If you’re an alien. Foreign citizens or stateless persons engaging in propaganda are subject to a fine of 4,000 to 5,000 rubles, or they can be deported from the Russian Federation and/or serve 15 days in jail. If a foreigner uses the media or the internet to engage in propaganda, the fines increase to 50,000-100,000 rubles or a 15-day detention with subsequent deportation from Russia.

Huh? What? 

The law passed by the Duma is so ambiguous for a reason. Without a legal definition of ‘propaganda’ or ‘nontraditional sexual relations’ — key operative words in Article 6.21 — we are not getting a clear picture of how the authorities will use it. Ironically, the best arguments against the adoption of this the antigay legislation come from none other than the Russian government. In 2004 and 2006, the government resisted attempts to introduce similarly ambiguous federal bans on “the propaganda of homosexuality.”

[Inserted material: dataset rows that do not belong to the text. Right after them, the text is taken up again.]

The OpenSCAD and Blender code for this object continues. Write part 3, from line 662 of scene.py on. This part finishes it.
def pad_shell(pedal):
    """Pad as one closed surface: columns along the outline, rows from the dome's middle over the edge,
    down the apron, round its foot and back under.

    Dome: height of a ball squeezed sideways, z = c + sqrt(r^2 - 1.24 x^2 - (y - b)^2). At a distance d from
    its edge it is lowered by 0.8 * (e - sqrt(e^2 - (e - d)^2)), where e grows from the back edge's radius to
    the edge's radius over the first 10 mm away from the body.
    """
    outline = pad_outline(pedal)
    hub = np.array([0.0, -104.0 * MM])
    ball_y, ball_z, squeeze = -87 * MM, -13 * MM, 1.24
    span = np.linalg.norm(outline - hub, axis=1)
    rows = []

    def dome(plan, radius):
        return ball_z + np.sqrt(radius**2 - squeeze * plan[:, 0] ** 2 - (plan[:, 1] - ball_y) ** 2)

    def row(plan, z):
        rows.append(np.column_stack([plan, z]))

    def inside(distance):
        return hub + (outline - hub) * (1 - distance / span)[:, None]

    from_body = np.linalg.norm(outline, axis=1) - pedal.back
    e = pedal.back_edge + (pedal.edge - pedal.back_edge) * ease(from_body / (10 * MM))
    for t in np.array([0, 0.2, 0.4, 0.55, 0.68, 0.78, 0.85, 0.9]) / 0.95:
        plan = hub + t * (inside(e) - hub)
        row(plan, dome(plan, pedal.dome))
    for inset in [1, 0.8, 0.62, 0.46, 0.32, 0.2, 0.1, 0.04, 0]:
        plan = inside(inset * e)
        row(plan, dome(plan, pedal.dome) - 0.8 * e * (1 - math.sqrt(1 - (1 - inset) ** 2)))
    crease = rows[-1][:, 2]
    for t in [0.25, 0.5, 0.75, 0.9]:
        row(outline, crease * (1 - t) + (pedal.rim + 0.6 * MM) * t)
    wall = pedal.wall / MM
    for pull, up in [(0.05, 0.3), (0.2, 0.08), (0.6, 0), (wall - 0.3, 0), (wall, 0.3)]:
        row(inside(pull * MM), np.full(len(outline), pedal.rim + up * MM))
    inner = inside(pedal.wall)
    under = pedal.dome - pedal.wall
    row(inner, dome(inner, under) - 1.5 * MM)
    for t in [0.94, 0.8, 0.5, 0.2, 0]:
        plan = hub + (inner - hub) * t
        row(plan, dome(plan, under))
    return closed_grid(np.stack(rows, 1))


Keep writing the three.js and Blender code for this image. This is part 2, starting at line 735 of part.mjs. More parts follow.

On February 20, 2006, then-Deputy Prime Minister Alexander Zhukov (currently serving as a Deputy Speaker of the State Duma and the President of Russia's Olympic Committee), submitted an official recall to a tabled antigay bill, arguing that the legislation contradicted Russia's criminal code that doesn’t allow to criminalize the propaganda of noncriminal behavior, contains “a row of mistakes and judicial-technical inexactitudes,” and relies on definitions that do not allow to clearly formulate corpus delicti. The May 20, 2004, rebuttal from Mr. Zhukov was even more forthcoming, pointing out that the bill “contradicts article 29 of the Russian Constitution, as well as articles 8, 10, and 14 of the European Convention on human rights.”

I couldn’t put it better than Zhukov. Unfortunately, his resistance to the anti-gay bills of 2004 & 2006 came at a time when the Kremlin cared about Russia’s international reputation. Now it appears to care only about nontraditional sex.